Written instruction: Pull out every line from the listing that has the word "three".

- - - - -

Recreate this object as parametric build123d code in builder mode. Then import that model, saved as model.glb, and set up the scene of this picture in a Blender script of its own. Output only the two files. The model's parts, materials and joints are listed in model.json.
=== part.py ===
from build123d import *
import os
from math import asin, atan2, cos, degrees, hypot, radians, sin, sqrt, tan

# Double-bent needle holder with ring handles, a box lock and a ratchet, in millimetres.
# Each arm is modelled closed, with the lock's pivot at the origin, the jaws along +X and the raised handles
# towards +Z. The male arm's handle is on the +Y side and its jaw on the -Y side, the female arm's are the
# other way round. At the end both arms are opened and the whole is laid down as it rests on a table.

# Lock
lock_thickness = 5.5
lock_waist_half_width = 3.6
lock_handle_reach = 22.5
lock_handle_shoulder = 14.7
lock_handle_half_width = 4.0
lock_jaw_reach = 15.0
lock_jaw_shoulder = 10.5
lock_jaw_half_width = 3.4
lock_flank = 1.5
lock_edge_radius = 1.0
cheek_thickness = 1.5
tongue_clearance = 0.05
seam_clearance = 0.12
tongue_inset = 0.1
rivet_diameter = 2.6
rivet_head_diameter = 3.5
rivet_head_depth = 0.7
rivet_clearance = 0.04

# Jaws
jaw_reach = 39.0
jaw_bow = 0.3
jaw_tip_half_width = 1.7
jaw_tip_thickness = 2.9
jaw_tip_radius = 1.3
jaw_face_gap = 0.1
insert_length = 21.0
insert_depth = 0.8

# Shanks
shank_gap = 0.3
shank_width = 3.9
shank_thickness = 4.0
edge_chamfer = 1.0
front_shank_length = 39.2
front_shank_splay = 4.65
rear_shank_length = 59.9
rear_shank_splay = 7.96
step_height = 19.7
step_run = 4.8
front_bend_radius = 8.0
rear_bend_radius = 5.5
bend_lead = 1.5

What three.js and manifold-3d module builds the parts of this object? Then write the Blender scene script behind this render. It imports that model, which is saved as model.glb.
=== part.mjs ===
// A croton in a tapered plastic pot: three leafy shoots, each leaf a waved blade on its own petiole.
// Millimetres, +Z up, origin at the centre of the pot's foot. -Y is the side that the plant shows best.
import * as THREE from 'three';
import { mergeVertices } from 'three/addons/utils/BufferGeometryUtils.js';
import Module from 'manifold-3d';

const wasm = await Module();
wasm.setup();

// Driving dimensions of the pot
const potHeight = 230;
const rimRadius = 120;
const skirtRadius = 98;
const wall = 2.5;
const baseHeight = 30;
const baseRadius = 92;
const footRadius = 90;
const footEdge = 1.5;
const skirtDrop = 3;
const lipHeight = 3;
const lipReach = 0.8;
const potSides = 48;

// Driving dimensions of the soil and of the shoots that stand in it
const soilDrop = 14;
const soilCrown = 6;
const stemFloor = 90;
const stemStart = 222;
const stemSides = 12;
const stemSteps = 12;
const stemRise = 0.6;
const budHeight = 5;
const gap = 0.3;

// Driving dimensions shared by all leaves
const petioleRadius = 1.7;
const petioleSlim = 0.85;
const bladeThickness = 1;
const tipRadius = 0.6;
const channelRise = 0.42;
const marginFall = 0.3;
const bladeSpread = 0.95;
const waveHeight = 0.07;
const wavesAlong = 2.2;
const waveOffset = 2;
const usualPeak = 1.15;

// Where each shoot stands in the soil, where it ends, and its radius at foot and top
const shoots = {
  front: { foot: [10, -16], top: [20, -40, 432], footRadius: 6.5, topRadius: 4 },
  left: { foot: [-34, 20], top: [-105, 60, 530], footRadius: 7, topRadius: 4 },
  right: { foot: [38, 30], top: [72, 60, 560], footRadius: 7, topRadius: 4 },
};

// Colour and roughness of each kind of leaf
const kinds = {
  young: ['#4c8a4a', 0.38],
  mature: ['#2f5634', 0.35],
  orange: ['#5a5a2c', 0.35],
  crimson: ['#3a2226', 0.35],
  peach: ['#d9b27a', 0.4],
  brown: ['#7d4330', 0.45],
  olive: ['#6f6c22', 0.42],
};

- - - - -

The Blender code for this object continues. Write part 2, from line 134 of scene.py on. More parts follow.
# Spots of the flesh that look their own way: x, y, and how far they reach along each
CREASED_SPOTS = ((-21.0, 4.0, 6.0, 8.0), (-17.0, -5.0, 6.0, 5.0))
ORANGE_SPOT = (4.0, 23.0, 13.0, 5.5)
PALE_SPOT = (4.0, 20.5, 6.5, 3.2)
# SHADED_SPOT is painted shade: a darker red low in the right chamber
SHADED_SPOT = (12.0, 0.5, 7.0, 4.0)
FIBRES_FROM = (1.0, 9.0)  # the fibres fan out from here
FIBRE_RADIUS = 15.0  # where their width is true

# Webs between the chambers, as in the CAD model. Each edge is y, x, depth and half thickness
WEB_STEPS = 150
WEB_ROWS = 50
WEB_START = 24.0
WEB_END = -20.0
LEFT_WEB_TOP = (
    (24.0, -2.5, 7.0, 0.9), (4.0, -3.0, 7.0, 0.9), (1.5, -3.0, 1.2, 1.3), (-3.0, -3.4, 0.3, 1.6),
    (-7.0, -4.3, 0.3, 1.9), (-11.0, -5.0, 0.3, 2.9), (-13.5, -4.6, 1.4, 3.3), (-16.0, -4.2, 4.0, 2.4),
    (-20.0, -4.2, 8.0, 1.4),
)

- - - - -

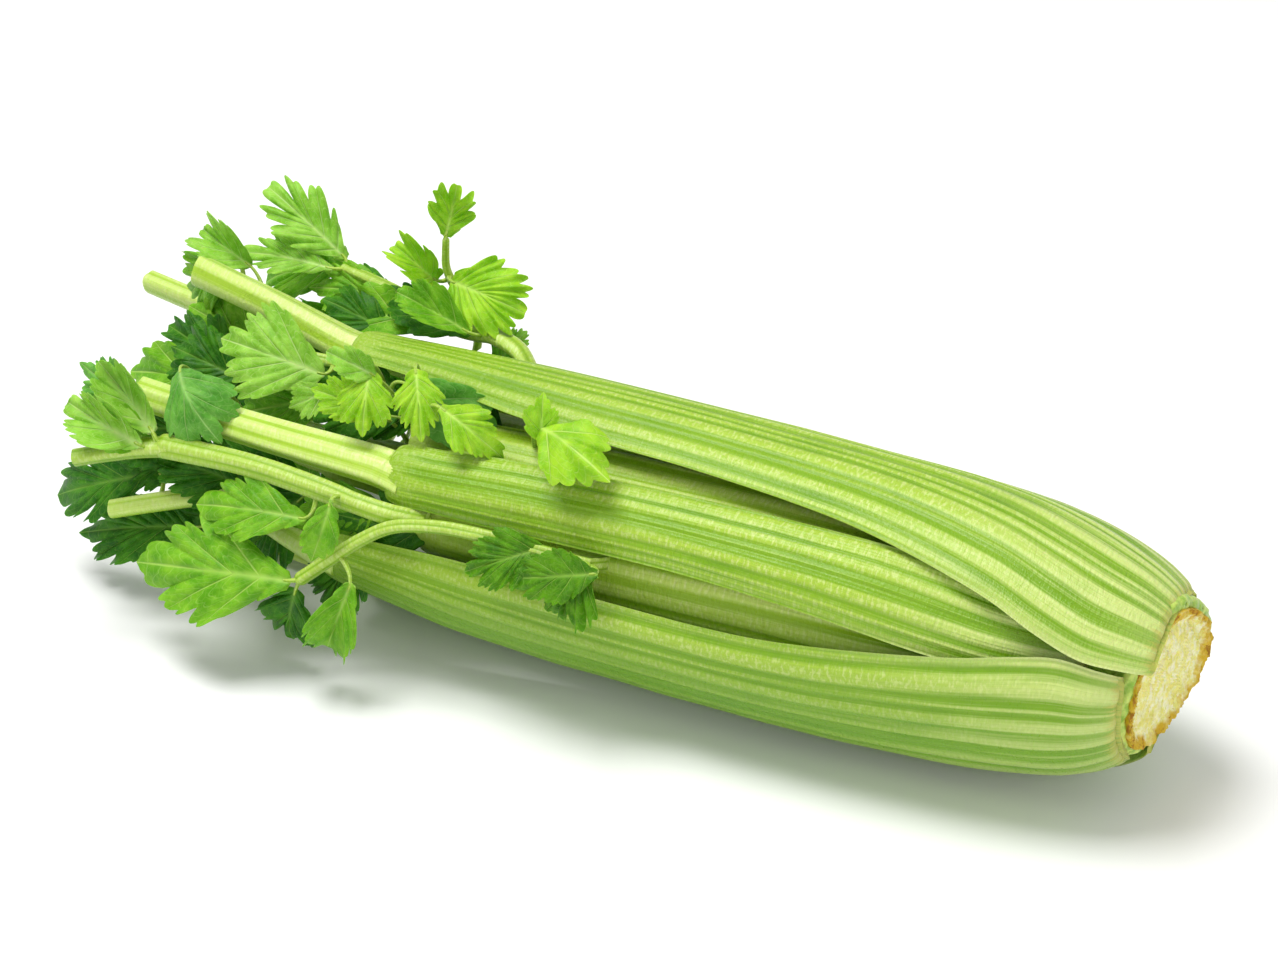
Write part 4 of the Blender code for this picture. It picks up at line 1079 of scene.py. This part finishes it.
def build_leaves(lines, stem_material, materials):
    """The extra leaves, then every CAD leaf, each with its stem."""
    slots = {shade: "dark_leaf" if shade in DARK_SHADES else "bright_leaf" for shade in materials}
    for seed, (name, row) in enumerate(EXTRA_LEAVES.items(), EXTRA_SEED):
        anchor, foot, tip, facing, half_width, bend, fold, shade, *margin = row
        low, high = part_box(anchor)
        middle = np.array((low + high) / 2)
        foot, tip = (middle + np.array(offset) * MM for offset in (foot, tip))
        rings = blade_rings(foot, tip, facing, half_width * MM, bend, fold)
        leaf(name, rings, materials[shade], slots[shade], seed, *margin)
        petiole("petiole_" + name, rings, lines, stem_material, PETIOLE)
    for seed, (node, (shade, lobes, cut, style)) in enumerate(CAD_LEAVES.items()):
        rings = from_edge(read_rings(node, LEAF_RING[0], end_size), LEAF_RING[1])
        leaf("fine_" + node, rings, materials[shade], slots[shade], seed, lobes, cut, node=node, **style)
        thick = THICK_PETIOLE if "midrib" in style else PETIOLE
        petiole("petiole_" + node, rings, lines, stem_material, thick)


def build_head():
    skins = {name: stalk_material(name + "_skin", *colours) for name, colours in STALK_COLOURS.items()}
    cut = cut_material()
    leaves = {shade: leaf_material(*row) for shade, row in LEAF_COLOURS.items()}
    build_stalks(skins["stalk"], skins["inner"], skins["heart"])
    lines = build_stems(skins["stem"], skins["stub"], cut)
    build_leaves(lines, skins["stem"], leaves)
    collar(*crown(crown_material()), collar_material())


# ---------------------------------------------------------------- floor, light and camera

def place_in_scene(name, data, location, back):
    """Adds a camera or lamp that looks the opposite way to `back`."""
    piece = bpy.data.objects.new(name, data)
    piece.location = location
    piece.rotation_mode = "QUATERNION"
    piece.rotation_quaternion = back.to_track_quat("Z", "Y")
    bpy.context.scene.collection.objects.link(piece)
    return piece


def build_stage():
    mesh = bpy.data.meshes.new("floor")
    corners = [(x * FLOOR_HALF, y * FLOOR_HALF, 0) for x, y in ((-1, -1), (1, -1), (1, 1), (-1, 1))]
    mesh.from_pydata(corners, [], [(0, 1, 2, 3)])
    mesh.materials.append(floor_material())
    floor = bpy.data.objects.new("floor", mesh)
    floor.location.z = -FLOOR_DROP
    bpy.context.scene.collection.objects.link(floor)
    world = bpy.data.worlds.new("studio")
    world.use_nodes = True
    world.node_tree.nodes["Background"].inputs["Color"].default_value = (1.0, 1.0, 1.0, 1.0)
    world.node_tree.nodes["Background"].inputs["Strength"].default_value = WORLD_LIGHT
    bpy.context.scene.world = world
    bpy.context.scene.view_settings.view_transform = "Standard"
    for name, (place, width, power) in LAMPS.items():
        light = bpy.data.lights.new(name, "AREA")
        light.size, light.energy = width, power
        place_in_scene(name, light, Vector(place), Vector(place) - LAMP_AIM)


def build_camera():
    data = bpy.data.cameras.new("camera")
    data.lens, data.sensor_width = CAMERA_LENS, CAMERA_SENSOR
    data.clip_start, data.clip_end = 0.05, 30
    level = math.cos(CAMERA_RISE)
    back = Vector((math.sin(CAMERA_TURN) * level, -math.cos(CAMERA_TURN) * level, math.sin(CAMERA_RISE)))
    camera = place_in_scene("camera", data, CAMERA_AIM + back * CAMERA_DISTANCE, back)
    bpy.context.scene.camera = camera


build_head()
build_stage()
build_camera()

- - - - -

Solved problem:
What three.js and manifold-3d module builds the parts of this object? Then write the Blender scene script behind this render. It imports that model, which is saved as model.glb.
// A croton in a tapered plastic pot: three leafy shoots, each leaf a waved blade on its own petiole.
import * as THREE from 'three';
import { mergeVertices } from 'three/addons/utils/BufferGeometryUtils.js';